The police evicted dozens of protesters who had been occupying the building since June when the government shut abruptly the state broadcaster down and fired all its workers without notice. Many have been rehired to run the new station, splitting the opposition.
Scuffles broke out between some of the protesters and riot police, who had cordoned off the area and blocked the entrance to the building. Police fired small rounds of teargas to disperse some of the protesters and briefly detained two former workers and two unionists for resisting authorities, the officials said.
Crowds of supporters started rallying outside the main ERT building. A public rally was called for later in the day. But the ruling parties have defended the action. “The restoration of legality, the free and full operation of public radio and television is necessary … to protect the public interest,” the socialists said in a statement, with Venizelos taking a U-turn from his previous opposition now that he is serving as Deputy Prime Minister/Foreign Minister. “No one should be allowed to stop the modernization of public radio and television in the name of populism and opportunism,” PASOK said.
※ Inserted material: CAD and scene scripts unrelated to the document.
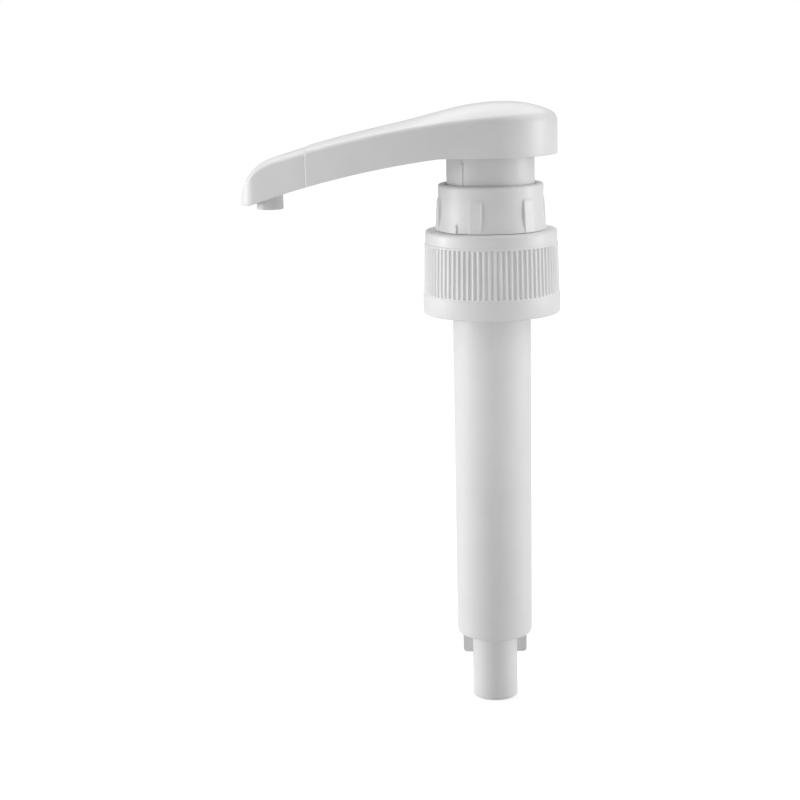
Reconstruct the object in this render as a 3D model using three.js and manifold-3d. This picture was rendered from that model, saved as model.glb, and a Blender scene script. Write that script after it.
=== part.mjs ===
// Condiment pump dispenser: a large-dose plunger pump that screws onto the neck of a gallon jar.
// The origin is on the pump's axis, at the sealing face of the jar's neck.
// +Z points up, the spout points along -X, and all sizes are in millimetres.
// The pump is drawn locked down: the head is at the bottom of its travel.

import * as THREE from 'three';
import { LoftGeometry } from 'three/addons/geometries/LoftGeometry.js';
import { mergeVertices } from 'three/addons/utils/BufferGeometryUtils.js';
import Module from 'manifold-3d';

const wasm = await Module();
wasm.setup();

// ---------------------------------------------------------------- driving dimensions

// Clearances
const RUNNING_GAP = 0.1; // between pieces that slide or turn on each other
const SEAT_GAP = 0.1; // between pieces that rest face to face
const FITTED_GAP = 0.3; // between pieces that meet at an angle

// Facets around a full turn
const ROUND = 36;
const SMALL_ROUND = 24;

// Barrel
const BARREL_TOP_RADIUS = 12.05;
const BARREL_BOTTOM_RADIUS = 11.8;
const BARREL_BOTTOM = -124.0;
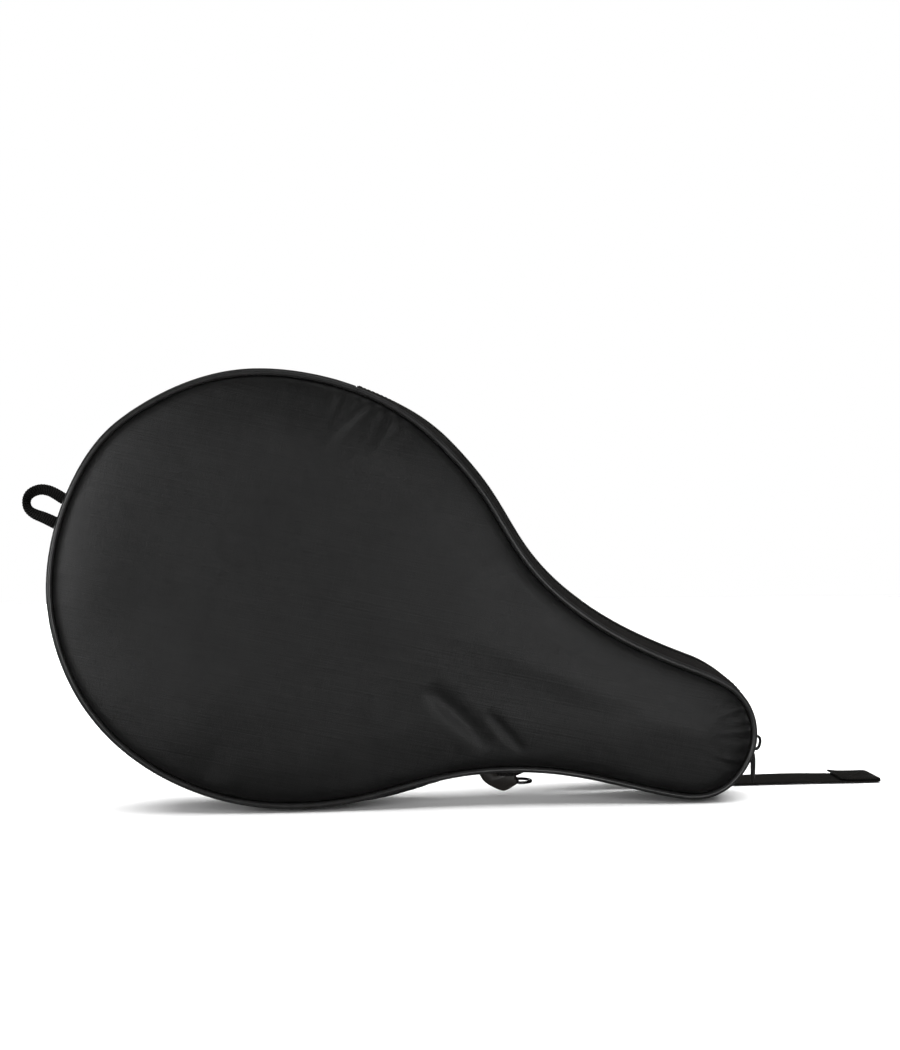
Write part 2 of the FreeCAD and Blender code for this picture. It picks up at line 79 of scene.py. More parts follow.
STRAP_WIDE, STRAP_THICK, TAIL_Y = 30.0, 1.6, 28.0
HANK_Y, HANK_Z = 30.8, 36.0
STRAP_LEFT, STRAP_TURN, STRAP_START, STRAP_TIP, TIP_FOLD = -172.0, 58.0, -88.0, 349.0, 30.0
# Where the strap turns flat. The solid strap starts at 140. Here it runs back to -3 first, which is
# a known fault.
TWIST_FROM, TWIST_TO = -3.0, 226.0
LAYER = 2.0
LOCK_X, LOCK_PITCH, LOCK_BAR, LOCK_OUT, LOCK_PLAY = 118.0, 12.0, 3.0, 3.9, 0.3
TAB_WIDTH = 25.0
# The tabs that hold the strap: name, left edge, strap layer under them, height of the seam there
STRAP_TABS = (("head", -125.0, 3, 12.0), ("neck", 61.0, 2, 24.0))
LOOP_ANCHOR = (-219.0, 199.0)
LOOP_Y = -17.0
RING_X, RING_Z, RING_WIDE, RING_ARM = 79.5, 12.6, 14.0, 2.5


def put(points):
    """Drawing-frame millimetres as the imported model's metres."""
    return (np.asarray(points, float) - BASE) * MM


def smoothstep(t):
    t = np.clip(t, 0, 1)
    return t * t * (3 - 2 * t)


# ------------------------------------------------------------------ the outline by arc length
class Outline:
    """Periodic cubic spline through the outline's points, read by distance along it."""

    def __init__(self, points):
        p = np.array(points, float)
        n = len(p)
        nxt = np.roll(p, -1, axis=0)
        h = np.linalg.norm(nxt - p, axis=1)
        a = np.zeros((n, n))
        b = np.zeros((n, 2))
        for i in range(n):
            before, after = (i - 1) % n, (i + 1) % n
            a[i, before] = h[before]
            a[i, i] = 2 * (h[before] + h[i])
            a[i, after] = h[i]
            b[i] = 6 * ((p[after] - p[i]) / h[i] - (p[i] - p[before]) / h[before])
        m = np.linalg.solve(a, b)
        dense = []
        for i in range(n):
            after = (i + 1) % n
            t = np.linspace(0, h[i], 160, endpoint=False)[:, None]
            r = h[i] - t
            dense.append(m[i] * r ** 3 / (6 * h[i]) + m[after] * t ** 3 / (6 * h[i])
                         + (p[i] / h[i] - m[i] * h[i] / 6) * r
                         + (p[after] / h[i] - m[after] * h[i] / 6) * t)
        dense = np.vstack(dense + [dense[0][:1]])
        step = np.linalg.norm(np.diff(dense, axis=0), axis=1)
        self.s = np.concatenate([[0], np.cumsum(step)])
        self.p = dense
        self.length = self.s[-1]
        self.tree = kdtree.KDTree(len(dense) - 1)
        for i, (x, z) in enumerate(dense[:-1]):
            self.tree.insert((x, z, 0), i)
        self.tree.balance()

    def at(self, s):
        s = np.asarray(s, float) % self.length
        return np.stack([np.interp(s, self.s, self.p[:, k]) for k in (0, 1)], -1)

    def frame(self, s):
        """Points and outward normals at distances s."""
        s = np.asarray(s, float)
        t = self.at(s + 0.4) - self.at(s - 0.4)
        t /= np.linalg.norm(t, axis=-1, keepdims=True)
        return self.at(s), np.stack([t[..., 1], -t[..., 0]], -1)

    def near(self, x, z):
        """(distance along, distance off) of the nearest point."""
        _, i, d = self.tree.find((x, z, 0))
        return self.s[i], d


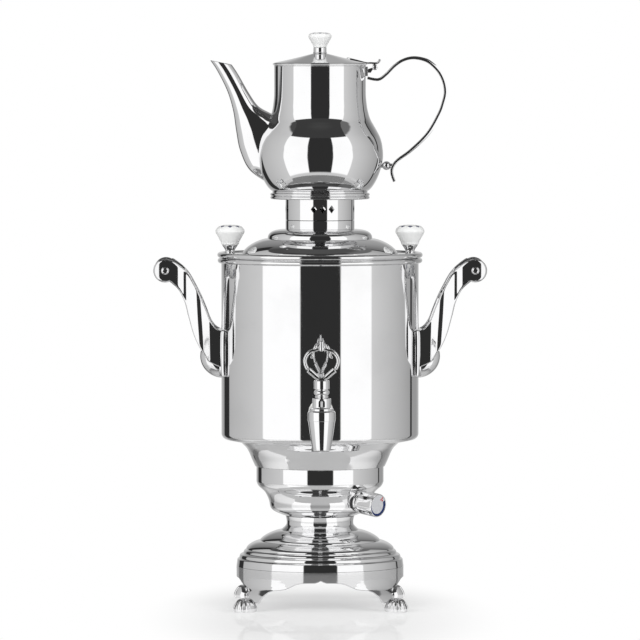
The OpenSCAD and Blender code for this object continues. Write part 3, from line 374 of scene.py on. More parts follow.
# %% Dull finishes
def moulded(name, tint, rough, grain_size=2500, specks=0.0):
    """A dull even body with a fine grain, and specks if asked for."""
    made, spot = surface(name)
    grain = noise(made, spot, grain_size, 2)
    cloud = noise(made, spot, 60, 3)
    speck = noise(made, spot, 700, 1).ramp(0.66, 0.72) * specks
    colour = made.mix(cloud * 0.5 + speck, tint, tuple(c * 0.72 for c in tint))
    return made.principled(colour, rough + cloud * 0.12, Strength=0.12, Distance=0.0001, Height=grain)


BLACK = moulded("black_plastic", (0.022, 0.022, 0.024), 0.38)
SEAL = moulded("white_silicone", (0.82, 0.82, 0.80), 0.5)
STONEWARE = moulded("steatite", (0.85, 0.82, 0.74), 0.55, 900, 0.5)
BAKELITE = moulded("brown_bakelite", (0.10, 0.07, 0.05), 0.32)
SLEEVE = moulded("silicone_sleeve", (0.86, 0.85, 0.82), 0.6)
print("dull:", BLACK.name, SEAL.name, STONEWARE.name, BAKELITE.name, SLEEVE.name)

# %% [markdown]
# ## Painted porcelain
# The knobs and grips are white glazed porcelain with small cobalt sprigs. The glaze is glass over a
# slightly uneven white body. The sprigs are painted by a formula: each piece carries an attribute
# with its own coordinates, and a petal is where a point's distance from a petal's middle line is
# less than a half sine of its distance from the flower's heart.


# %% Porcelain
GLAZE_WHITE = (0.86, 0.865, 0.86)
COBALT = (0.003, 0.005, 0.075)


def porcelain(name, paint):
    """White glaze with the cobalt mask that paint(made, x, y, z) returns, in the piece's millimetres."""
    made, spot = surface(name)
    own = made.node("SeparateXYZ", None, made.node("Attribute", {"attribute_name": "place"}).out("Vector"))
    mask = paint(made, own.out("X"), own.out("Y"), own.out("Z"))
    brush = noise(made, spot, 700, 3).ramp(0.2, 0.8) * 0.2 + 0.8
    body = made.mix(noise(made, spot, 120, 3), GLAZE_WHITE, tuple(c * 0.965 for c in GLAZE_WHITE))
    colour = made.mix(mask * brush, body, COBALT)
    rough = 0.055 + noise(made, spot, 90, 2) * 0.05
    return made.principled(colour, rough, Strength=0.03, Distance=0.0004, Height=noise(made, spot, 160, 2))


def around(made, x, y):
    """Angle round the piece's axis in turns, from 0 to 1."""
    return made.node("Math", {"operation": "ARCTAN2"}, y, x).out() / (2 * math.pi) + 0.5


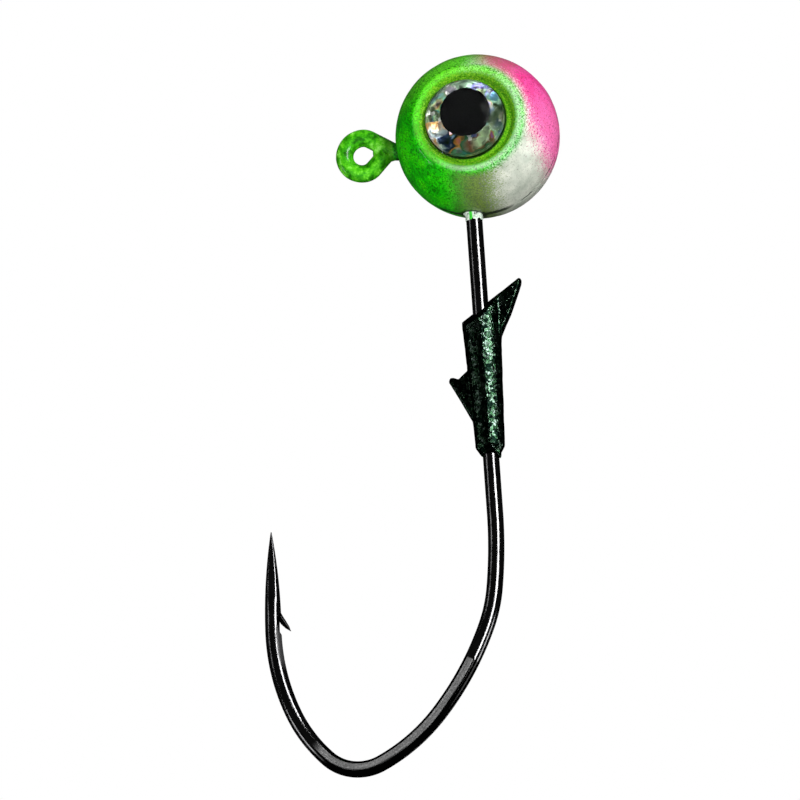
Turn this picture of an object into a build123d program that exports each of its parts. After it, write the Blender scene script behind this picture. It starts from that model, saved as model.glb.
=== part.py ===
from build123d import *
import math
import os

# Ball jig head: a lead ball cast round the bent end of a single-wire hook, painted,
# with a glued 3-D eye on each side and a bait keeper moulded on the shank.
# Millimetres. The origin is the centre of the line-tie hole, +Z points up the shank,
# +X runs from the line tie to the back of the ball, and the eyes look along -Y and +Y.

# ---------------------------------------------------------------- driving dimensions
WIRE_D = 1.05
WIRE_R = WIRE_D / 2

LOOP_R = 1.2             # line-tie loop, to the middle of the wire
LOOP_TURN_R = 0.9        # tighter turns where the loop leads into its two legs
LEG_SLOPE = 34           # degrees, the leg that rises from the stem to the loop
TAG_SLOPE = 45           # degrees, the cut end that closes the loop from below
TAG_LENGTH = 1.0
STEM_BEND_R = 0.8        # where the sloping leg levels out into the stem
LINE_HOLE_R = 0.65       # the eye is cleared of paint with a round pin of this radius

SHANK_X = 6.9            # shank axis, from the line tie
HEAD_BEND_R = 1.6        # the right-angle bend hidden in the ball
SHANK_BOTTOM_Z = -24.9   # the shank is straight down to here
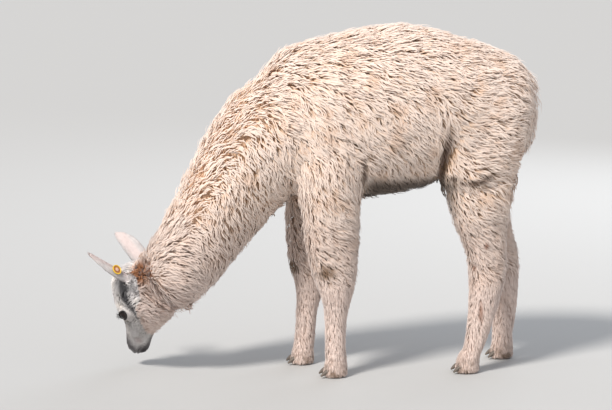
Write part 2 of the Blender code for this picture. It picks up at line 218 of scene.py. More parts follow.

The Democratic Left, which left the coalition after disagreements in the government handling of the ERT case, attacked the administration it once served. “The past few months have highlighted the impasse of the government’s policies. This was to be expected given the absence of any meaningful negotiations, MP Dimitris Hatzisokratis told Mega TV
But former journalist Pantelis Kapsis who is now the Deputy Minister of Public Radio and Television, said the occupiers left the government no choice but to remove them.
He told To Vima that yet another new national broadcaster to be called NERIT would take over the old ERT headquarters within two weeks. He said the police found only 10-15 people in the building and that the facilities seemed undamaged.
Kapsis said his agency would perform an inventory check, before the interim broadcasting service, the poorly-received EDT which the public has largely avoided watching, gradually takes over. The facilities will then be handed over to NERIT’s board of directors. Compensation had not been paid out to the ERT employees because the relevant services did not have payroll lists, he said.
When asked if 600 employees are sufficient for the operation of EDT since ERT,  a well-known patronage dump, had more than 2600, Kapsis said the new broadcaster will keep recruiting new staff to run two TV stations and an undetermined number of radio stations.